## TASK TO CARRY OUT
The lines to return are those from the one containing "5.3, fromEnd: 0.45" down to the one containing "obj.parent = None", inclusive; return them exactly and nothing else.

## MATERIAL PROVIDED
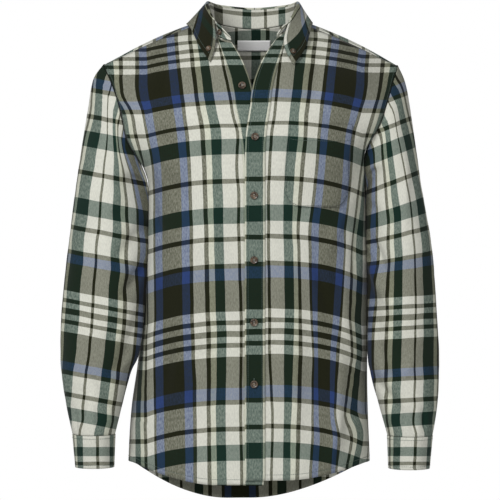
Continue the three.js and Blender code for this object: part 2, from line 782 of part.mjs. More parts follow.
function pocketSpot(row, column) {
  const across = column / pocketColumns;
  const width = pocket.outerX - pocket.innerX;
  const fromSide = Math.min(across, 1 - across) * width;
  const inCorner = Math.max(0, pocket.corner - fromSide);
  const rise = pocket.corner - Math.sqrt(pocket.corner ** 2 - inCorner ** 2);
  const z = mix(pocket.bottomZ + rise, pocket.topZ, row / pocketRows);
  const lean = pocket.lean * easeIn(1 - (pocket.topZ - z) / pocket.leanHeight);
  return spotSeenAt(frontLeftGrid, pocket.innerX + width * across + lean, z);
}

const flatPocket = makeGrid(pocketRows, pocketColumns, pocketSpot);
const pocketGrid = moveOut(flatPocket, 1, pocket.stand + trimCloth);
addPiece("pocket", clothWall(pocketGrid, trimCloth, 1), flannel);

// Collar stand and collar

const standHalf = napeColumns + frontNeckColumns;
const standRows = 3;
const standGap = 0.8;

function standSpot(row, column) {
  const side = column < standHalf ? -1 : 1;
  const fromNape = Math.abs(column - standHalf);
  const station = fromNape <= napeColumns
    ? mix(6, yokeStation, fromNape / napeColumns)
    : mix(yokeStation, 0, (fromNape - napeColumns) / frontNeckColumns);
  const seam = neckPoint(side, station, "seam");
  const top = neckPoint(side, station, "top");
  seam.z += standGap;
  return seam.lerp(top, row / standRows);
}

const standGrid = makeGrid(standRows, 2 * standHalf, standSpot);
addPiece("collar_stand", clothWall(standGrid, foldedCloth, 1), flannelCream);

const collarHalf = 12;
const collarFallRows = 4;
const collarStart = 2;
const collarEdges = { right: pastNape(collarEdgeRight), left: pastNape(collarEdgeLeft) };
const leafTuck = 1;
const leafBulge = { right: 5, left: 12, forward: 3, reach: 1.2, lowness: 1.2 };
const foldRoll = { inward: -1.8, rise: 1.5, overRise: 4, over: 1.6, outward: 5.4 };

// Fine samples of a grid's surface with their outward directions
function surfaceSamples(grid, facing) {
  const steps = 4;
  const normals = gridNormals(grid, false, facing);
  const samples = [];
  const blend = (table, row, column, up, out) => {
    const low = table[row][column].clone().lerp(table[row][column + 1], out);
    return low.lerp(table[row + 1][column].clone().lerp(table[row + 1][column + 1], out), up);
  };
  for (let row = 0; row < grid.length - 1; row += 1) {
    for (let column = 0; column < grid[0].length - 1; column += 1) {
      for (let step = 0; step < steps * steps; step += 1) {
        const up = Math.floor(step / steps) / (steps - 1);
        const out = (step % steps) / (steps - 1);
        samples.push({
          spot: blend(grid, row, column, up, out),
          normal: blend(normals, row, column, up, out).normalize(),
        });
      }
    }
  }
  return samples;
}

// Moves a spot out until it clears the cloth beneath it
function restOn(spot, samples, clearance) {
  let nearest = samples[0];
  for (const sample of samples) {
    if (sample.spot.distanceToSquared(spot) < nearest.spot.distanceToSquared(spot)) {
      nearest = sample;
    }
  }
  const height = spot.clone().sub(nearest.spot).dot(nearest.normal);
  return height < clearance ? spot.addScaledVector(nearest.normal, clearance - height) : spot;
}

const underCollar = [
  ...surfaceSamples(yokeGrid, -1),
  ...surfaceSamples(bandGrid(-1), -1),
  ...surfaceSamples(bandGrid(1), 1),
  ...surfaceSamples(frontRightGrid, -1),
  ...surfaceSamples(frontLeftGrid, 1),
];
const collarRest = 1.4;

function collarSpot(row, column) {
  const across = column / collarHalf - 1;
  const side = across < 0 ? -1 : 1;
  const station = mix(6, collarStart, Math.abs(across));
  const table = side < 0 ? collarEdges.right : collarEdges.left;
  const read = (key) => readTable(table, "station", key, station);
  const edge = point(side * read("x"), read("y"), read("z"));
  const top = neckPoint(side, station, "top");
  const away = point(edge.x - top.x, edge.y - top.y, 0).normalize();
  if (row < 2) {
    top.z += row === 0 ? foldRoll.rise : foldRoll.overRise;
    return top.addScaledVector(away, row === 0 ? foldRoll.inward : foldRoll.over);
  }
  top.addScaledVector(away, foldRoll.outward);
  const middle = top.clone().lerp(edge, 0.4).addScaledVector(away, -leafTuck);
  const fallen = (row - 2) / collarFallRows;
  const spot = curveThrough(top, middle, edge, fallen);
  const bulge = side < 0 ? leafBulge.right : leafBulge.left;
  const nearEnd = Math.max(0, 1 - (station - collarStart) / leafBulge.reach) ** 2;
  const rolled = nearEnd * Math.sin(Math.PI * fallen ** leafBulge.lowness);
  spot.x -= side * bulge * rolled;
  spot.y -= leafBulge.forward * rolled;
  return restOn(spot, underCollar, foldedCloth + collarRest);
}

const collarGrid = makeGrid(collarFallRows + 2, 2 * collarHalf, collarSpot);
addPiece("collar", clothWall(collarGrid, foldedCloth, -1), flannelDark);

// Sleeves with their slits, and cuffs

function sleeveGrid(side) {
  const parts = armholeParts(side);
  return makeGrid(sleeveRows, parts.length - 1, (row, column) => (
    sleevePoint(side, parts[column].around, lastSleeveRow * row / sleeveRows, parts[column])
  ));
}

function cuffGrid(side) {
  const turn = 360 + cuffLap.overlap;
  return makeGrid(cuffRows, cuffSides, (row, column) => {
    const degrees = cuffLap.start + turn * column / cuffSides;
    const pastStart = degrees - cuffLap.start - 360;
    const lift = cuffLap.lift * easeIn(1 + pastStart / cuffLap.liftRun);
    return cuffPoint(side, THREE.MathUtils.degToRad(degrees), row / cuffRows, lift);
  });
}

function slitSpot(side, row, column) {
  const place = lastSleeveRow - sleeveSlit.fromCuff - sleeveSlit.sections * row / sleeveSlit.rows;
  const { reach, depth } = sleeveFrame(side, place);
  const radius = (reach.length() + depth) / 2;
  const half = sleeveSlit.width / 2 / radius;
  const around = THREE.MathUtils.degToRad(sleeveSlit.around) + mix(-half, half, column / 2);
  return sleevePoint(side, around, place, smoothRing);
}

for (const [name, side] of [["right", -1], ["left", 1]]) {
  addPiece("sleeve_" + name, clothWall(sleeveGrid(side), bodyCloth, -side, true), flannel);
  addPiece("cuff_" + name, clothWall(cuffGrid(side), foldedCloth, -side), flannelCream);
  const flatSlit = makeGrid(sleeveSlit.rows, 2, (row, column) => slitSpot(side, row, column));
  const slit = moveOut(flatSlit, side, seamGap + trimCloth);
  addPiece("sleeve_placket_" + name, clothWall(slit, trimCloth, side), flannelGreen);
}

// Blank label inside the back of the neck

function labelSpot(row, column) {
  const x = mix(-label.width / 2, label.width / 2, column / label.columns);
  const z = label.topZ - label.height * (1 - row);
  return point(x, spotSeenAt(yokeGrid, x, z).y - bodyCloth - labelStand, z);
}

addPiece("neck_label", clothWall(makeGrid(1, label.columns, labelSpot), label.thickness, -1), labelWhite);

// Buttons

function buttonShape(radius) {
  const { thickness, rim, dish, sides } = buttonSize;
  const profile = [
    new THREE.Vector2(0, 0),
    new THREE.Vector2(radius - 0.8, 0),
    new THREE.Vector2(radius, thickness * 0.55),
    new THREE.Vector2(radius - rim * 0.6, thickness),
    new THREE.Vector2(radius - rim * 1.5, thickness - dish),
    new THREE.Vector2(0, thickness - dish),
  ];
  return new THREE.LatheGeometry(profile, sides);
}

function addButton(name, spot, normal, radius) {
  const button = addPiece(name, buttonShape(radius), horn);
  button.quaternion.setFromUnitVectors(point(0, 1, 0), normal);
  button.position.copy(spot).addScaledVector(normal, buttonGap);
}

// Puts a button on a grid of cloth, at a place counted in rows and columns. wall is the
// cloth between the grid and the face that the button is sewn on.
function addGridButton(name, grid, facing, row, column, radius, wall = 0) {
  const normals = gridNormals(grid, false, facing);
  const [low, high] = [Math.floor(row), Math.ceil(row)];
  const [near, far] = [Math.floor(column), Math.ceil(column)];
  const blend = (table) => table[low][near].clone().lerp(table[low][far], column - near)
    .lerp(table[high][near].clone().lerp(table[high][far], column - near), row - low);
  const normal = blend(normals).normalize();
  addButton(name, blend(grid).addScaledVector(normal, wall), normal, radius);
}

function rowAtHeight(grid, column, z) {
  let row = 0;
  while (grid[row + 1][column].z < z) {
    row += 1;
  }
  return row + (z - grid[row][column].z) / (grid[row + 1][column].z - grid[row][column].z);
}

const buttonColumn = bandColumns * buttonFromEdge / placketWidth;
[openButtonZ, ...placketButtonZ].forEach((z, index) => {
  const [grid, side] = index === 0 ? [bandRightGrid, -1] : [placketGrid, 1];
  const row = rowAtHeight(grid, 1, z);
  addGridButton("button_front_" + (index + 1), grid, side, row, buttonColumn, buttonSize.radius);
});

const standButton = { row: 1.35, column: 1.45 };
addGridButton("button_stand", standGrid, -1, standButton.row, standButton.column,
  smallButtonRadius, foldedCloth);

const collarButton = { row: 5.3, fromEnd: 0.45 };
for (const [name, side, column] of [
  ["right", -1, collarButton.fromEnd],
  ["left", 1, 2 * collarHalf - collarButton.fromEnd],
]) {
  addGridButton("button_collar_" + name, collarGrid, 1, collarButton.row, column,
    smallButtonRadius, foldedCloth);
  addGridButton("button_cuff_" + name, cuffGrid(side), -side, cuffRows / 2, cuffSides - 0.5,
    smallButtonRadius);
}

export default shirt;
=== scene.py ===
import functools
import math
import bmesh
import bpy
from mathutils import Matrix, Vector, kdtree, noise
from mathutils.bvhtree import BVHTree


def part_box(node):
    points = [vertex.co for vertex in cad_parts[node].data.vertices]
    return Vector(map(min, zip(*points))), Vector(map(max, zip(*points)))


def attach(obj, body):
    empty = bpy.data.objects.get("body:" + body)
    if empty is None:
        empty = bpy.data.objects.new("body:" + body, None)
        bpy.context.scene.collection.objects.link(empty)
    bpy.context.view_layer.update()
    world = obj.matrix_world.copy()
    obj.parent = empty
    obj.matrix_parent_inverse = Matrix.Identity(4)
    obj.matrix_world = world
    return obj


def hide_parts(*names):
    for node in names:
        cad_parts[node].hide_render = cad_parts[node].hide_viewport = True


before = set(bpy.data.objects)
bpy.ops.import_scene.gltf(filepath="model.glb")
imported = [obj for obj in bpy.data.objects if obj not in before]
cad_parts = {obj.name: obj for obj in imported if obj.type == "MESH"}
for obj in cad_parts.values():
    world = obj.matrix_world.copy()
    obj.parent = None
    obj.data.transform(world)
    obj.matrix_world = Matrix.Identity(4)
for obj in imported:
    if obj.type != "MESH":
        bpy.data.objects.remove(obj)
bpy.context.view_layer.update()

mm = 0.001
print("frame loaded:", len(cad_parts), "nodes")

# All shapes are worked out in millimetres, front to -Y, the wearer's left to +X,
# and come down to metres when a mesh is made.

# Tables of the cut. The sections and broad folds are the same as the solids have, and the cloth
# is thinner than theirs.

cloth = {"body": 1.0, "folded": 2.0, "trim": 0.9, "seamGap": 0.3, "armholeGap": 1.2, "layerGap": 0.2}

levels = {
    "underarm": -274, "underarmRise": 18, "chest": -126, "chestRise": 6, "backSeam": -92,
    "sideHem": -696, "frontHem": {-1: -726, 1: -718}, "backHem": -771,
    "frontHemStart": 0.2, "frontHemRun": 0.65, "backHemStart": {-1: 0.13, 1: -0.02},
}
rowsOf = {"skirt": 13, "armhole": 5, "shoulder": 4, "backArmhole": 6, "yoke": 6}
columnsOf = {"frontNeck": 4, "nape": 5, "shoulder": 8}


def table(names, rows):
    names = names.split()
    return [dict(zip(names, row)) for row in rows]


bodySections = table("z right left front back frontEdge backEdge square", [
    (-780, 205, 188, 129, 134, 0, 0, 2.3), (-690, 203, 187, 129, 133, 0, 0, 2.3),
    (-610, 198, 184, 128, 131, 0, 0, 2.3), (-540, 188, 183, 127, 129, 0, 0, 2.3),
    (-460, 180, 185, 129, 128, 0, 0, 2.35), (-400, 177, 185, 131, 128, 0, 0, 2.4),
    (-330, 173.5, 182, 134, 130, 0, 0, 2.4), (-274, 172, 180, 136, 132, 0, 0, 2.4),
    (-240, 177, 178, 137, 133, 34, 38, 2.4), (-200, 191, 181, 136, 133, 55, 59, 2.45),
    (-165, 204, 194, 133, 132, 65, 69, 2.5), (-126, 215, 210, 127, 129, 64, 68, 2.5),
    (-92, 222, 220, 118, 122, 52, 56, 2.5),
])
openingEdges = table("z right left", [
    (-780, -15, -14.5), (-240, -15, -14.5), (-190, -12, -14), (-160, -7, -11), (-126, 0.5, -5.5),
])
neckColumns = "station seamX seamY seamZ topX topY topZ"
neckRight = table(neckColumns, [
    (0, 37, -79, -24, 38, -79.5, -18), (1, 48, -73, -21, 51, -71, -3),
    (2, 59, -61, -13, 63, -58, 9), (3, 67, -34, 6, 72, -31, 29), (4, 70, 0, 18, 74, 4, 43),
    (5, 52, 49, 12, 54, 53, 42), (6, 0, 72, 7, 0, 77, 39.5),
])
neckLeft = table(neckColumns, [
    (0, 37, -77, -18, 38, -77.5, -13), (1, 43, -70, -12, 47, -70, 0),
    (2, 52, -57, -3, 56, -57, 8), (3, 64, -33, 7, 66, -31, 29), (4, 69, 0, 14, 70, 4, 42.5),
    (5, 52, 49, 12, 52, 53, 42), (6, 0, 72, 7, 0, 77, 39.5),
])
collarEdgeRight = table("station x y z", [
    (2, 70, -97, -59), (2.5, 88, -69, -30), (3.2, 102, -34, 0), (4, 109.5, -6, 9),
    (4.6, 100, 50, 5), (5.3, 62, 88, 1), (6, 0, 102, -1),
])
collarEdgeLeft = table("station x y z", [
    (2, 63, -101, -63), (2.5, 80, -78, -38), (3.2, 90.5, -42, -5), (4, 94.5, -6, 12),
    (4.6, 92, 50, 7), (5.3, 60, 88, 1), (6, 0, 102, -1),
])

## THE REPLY
const collarButton = { row: 5.3, fromEnd: 0.45 };
for (const [name, side, column] of [
  ["right", -1, collarButton.fromEnd],
  ["left", 1, 2 * collarHalf - collarButton.fromEnd],
]) {
  addGridButton("button_collar_" + name, collarGrid, 1, collarButton.row, column,
    smallButtonRadius, foldedCloth);
  addGridButton("button_cuff_" + name, cuffGrid(side), -side, cuffRows / 2, cuffSides - 0.5,
    smallButtonRadius);
}

export default shirt;
=== scene.py ===
import functools
import math
import bmesh
import bpy
from mathutils import Matrix, Vector, kdtree, noise
from mathutils.bvhtree import BVHTree


def part_box(node):
    points = [vertex.co for vertex in cad_parts[node].data.vertices]
    return Vector(map(min, zip(*points))), Vector(map(max, zip(*points)))


def attach(obj, body):
    empty = bpy.data.objects.get("body:" + body)
    if empty is None:
        empty = bpy.data.objects.new("body:" + body, None)
        bpy.context.scene.collection.objects.link(empty)
    bpy.context.view_layer.update()
    world = obj.matrix_world.copy()
    obj.parent = empty
    obj.matrix_parent_inverse = Matrix.Identity(4)
    obj.matrix_world = world
    return obj


def hide_parts(*names):
    for node in names:
        cad_parts[node].hide_render = cad_parts[node].hide_viewport = True


before = set(bpy.data.objects)
bpy.ops.import_scene.gltf(filepath="model.glb")
imported = [obj for obj in bpy.data.objects if obj not in before]
cad_parts = {obj.name: obj for obj in imported if obj.type == "MESH"}
for obj in cad_parts.values():
    world = obj.matrix_world.copy()
    obj.parent = None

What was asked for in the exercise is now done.